Несмотря на некую обособленность взглядов, да — я жажду братства всем своим существом; ведь один человек не в состоянии понять преображение, маской которой является инициация, но множество людей способны его понять, его объяснить. Мистическое в отдельно взятом человеке — это одержимость, мистическое в обществе — это миф; он подобен текущей крови от Божественного Сердца и стремящейся к Нему, что омывает весь организм человечества. Миф соединяет человека с реальностью иррациональной (небесной), но живой; с общим опытом поколений, в котором сконцентрировано грандиозное переживание смерти, как точки перехода, и обновленной жизни — то, какой ей и должно быть. Не знание, но — опыт; не сухая теория, от которой изнывал Фауст и был доведен до отчаяния, но — счастье воскресения, о котором напоминает далекий колокольный звон. 

Мы, вечные Ученики, учимся смерти лишь у тех, кто испытал ее и возводил на пьедестал, кто обращался к ее святому образу среди долгих лет блуждания в помрачении души; мы учимся искусству смерти лишь у тех, кто познали ее сущность, не умирая. Это стало основой для того, чтобы осознать максиму равенства. Мы равны в этой возможности мистического и нравственного преображения, и равны в союзе нашего земного долга, воплощаемого Угольником, друг в отношении друга. 

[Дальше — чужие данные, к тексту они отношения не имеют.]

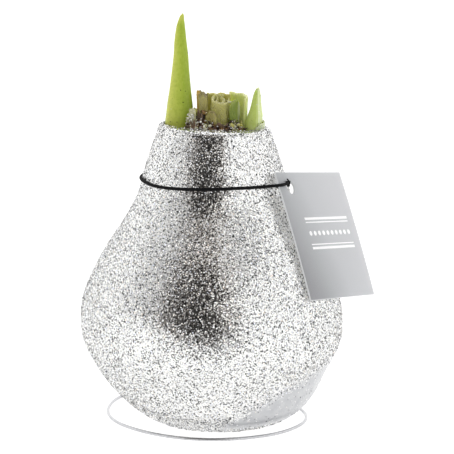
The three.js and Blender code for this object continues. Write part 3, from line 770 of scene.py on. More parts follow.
def drawn_wire():
    """Bright galvanised steel wire: metal with faint draw lines along it and a mottled zinc tone."""
    material, tree = new_material("galvanised_steel_wire")
    lines = add(tree, "TexNoise", {"Vector": mapped(tree, 1 / 30, 12), "Detail": 2.0})
    zinc = add(tree, "TexNoise", {"Vector": scaled(tree, 2.5), "Detail": 2.0})
    tone = add(tree, "ValToRGB", [zinc], stops=[(0.3, "#b0b1b4"), (0.7, "#d2d2d4")])
    rough = add(tree, "MapRange", {"Value": lines, "To Min": 0.1, "To Max": 0.25})
    return finish(material, Base_Color=tone, Roughness=rough, Metallic=1.0)


def braided_elastic(colour):
    """Elastic cord in a braid of black polyester yarn: matt, lighter on the crest of each strand, a painted
    highlight, and darker between strands, painted shade.
    """
    material, tree = new_material("braided_elastic")
    strand = add(tree, "Attribute", out="Fac", attribute_name="strand")
    fuzz = add(tree, "TexNoise", {"Vector": scaled(tree, 0.12), "Detail": 2.0})
    # Painted light: lighter on each strand's crest, a painted highlight, and darker between strands, painted
    # shade.
    tone = layered(tree, "#030304", (strand, (), colour), (fuzz, [(0.45, 0), (0.75, 0.4)], "#161618"))
    return finish(material, Base_Color=tone, Roughness=0.8, Specular_IOR_Level=0.15)


PAINTED_CARD_GLOW = 0.3  # painted glow on the card's back, standing in for light that comes through the card


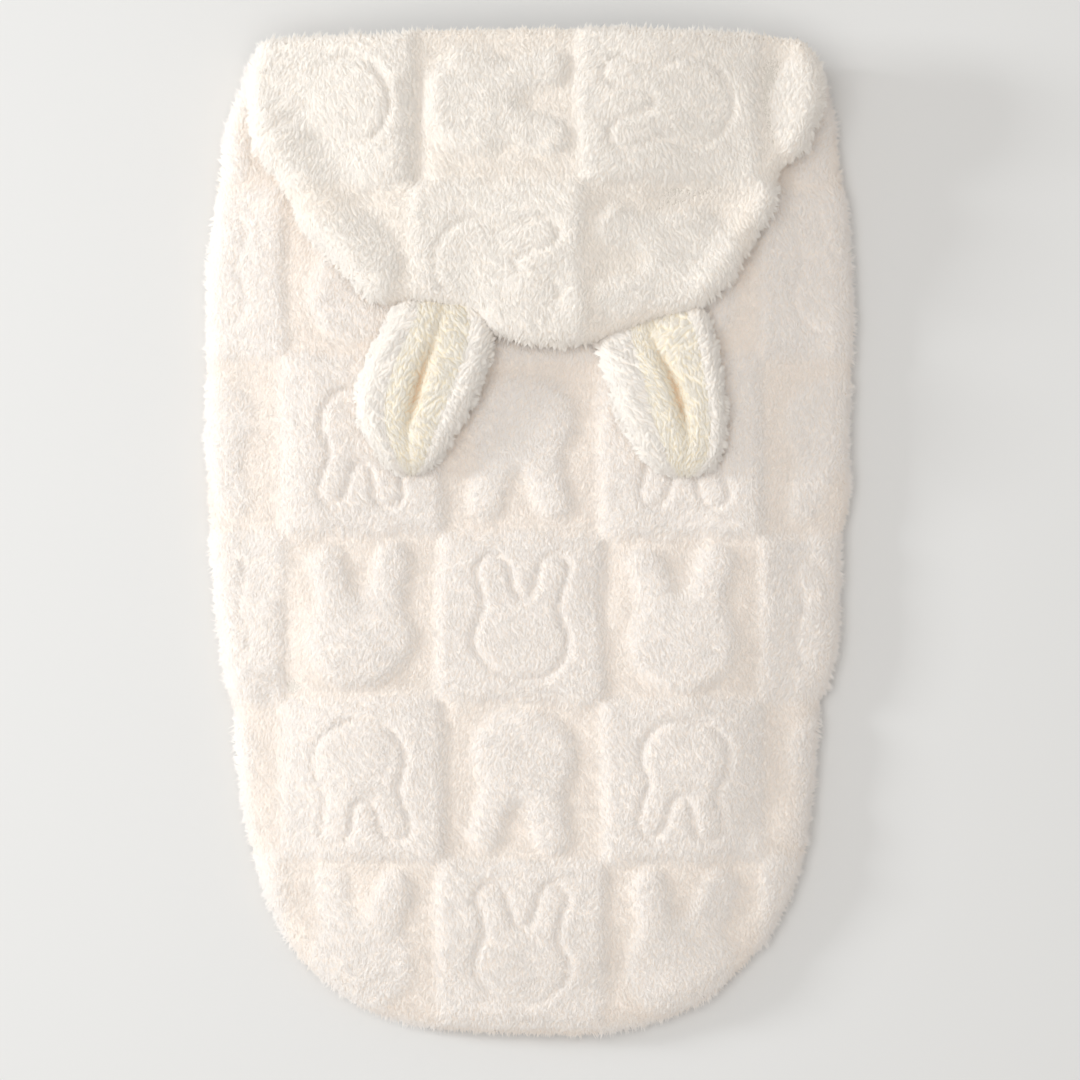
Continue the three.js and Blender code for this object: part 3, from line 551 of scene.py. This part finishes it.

Пора. Я закрываю счет и вижу, как звонит мой будущий Брат; телефон с разбитым экраном играет Наутилус Помпилиус, какую-то любимую из множества песен группы, название которой позабылось со временем. Я отвечаю на звонок и говорю, что скоро приеду на Чернышевскую. 

Я отдохну еще пару минут и поеду к месту назначения. Я лишь надеюсь, что первый удар Молота станет точкой невозврата в одной из самых потрясающих, и полагаю — безрассудных авантюр в моей жизни. Мимолетный взгляд на ускользающий в утренней дымке отблеск собора ещё раз напомнил о величественном труде оперативных масонов. Труд воплощается с Молота; как и то, что в начале был Логос, приведший в движение весь сотворенный мир. И мне, чтобы также приобщиться к творению, стоит приготовиться стать ведомой. Довериться Силе, выраженной в нерушимой цепи Братства. 

...Тогда я сказала: «Горько, если моя вера не сбудется». Так или иначе — труд будет продолжен, вне зависимости от моих ожиданий. Незримая архитектура человеческой души будет строится камень за камнем, явное слово продолжит Утраченное, и ноты, извлеченные из лир, продолжат замысел тишины. Так символ сменит иной символ, в тайне и вечности.